EHS Wonder Woman retires

Eureka High School’s wonder woman is retiring this year.

Under the words Eureka High School sits a woman who can do the impossible, the voice of Eureka, Mrs. Shirley Bryan, school receptionist.

The end of any school year is bittersweet for teachers.  Teachers are just as giddy as the students to wrap up the term and head into summer. But summer also brings with it good-byes, some more permanent than others as faculty retire to start new chapters in their lives. This year even more so because Mrs. Bryan is retiring as 24 years of service to the school.

“Mrs. Bryan is really fun to be around,” Mrs. Cindy Hirsh, attendance secretary said. “I have known her for 14 years.  On one hand, I know I am going to miss here dearly, but on the other hand, I am extremely happy for her. I know that when I’m 65, I’m getting my but out of the work force.”

Mrs. Bryan’s job includes greeting people, directing them where they need to go and taking care of the items parents bring in, but she often times does more than that out of kindness from her heart.

On top of taking care of Welcome Center duties, Mrs. Bryan also serves as unofficial part-time secretary for the Journalism Department, selling and distributing yearbooks, fielding calls and serving as equipment drop-off and pick-up.

“I am scared to death,” Mrs. Elisha Strecker, Journalism teacher, said. “She takes care of so much; I doubt that I know even half of it. I don’t know what I am going to do when she leaves.”

Teachers across the campus are sad to see her go and hope that the next secretary will also go above and beyond. A standard with which Mrs. Bryan has spoiled them.

“Her shoes will be hard to fill,” Mrs. Madeline Kennedy, Social Studies teacher said. “The person they hire will do a good job, but we will all miss her.”

Mrs. Bryan has worked in other places, but this is her first and only job at a school. She decided to work here, much to the contentment of the staff members here at EHS.

“I used to work for the government in downtown St. Louis, and many other places before that for about 13 to 14 years,” Mrs. Bryan said. “Then I wanted to be closer to home, so I decided to work for the school in the same town that we live in. And here I am, 24 years later.”
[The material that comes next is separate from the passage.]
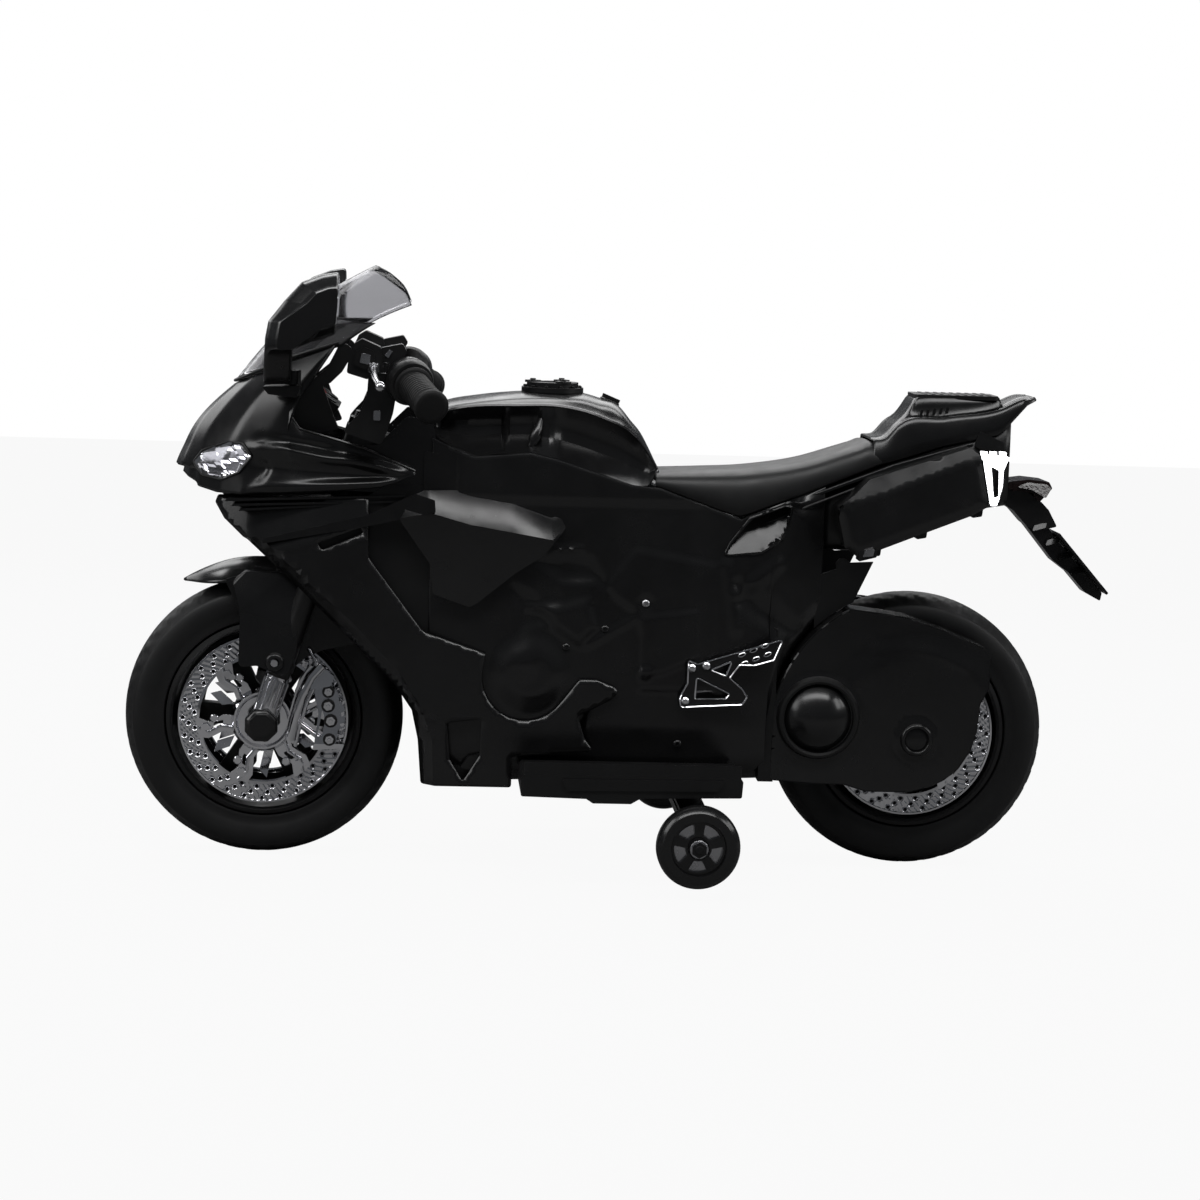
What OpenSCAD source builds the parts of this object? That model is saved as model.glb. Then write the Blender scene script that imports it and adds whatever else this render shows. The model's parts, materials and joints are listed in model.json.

According to Mrs. Hirsh, not many students know who she is, but every teacher and parent relies on Mrs. Bryan to transport materials and direct people to the correct locations.

Staff members really think highly of her.

“Most staff thinks of her as the voice of Eureka,” Mrs. Kennedy said. “She is the type of person who would give the shirt off her back to someone who needed it.”

While students oftentimes don’t know who she is, nearly all students have relied upon her at one time or another, regardless if they realize it or not.

“I really didn’t know who she is or what she does,” Michael Patton (9) said. “I mean, I know that she was important. I just didn’t know how much so until today. I really think that she does a lot now. I would think that she would be missed.”

Mrs. Bryan is a guiding hand. She sends birthday cards to teachers, takes care of everybody that comes in, nearly everybody that calls, takes care of things that other teachers don’t get around to, gives a good first impression of the school, the list goes on and on.

“Many students do go to her,” Nicole Paczkowski (9) said. “She helps us when we forget something at home or come in late or need to leave early.”

Those students she has helped remember Mrs. Bryan has saved their day.

“Once when I was sick,” Sarah Peters (9) said. “She was there and made sure that everything was taken care of so I could leave school.”

Local wonder woman is retiring, much to the discontent of the local staff, as well as to students.

“I know I will miss her,” Mrs. Hirsh said. “I would think that everybody does, since in one form or another, we are all dependent on her.”

June 1 is her last day here at EHS, and the coming freshman will know not of the kindness that is called Mrs. Bryan, school receptionist.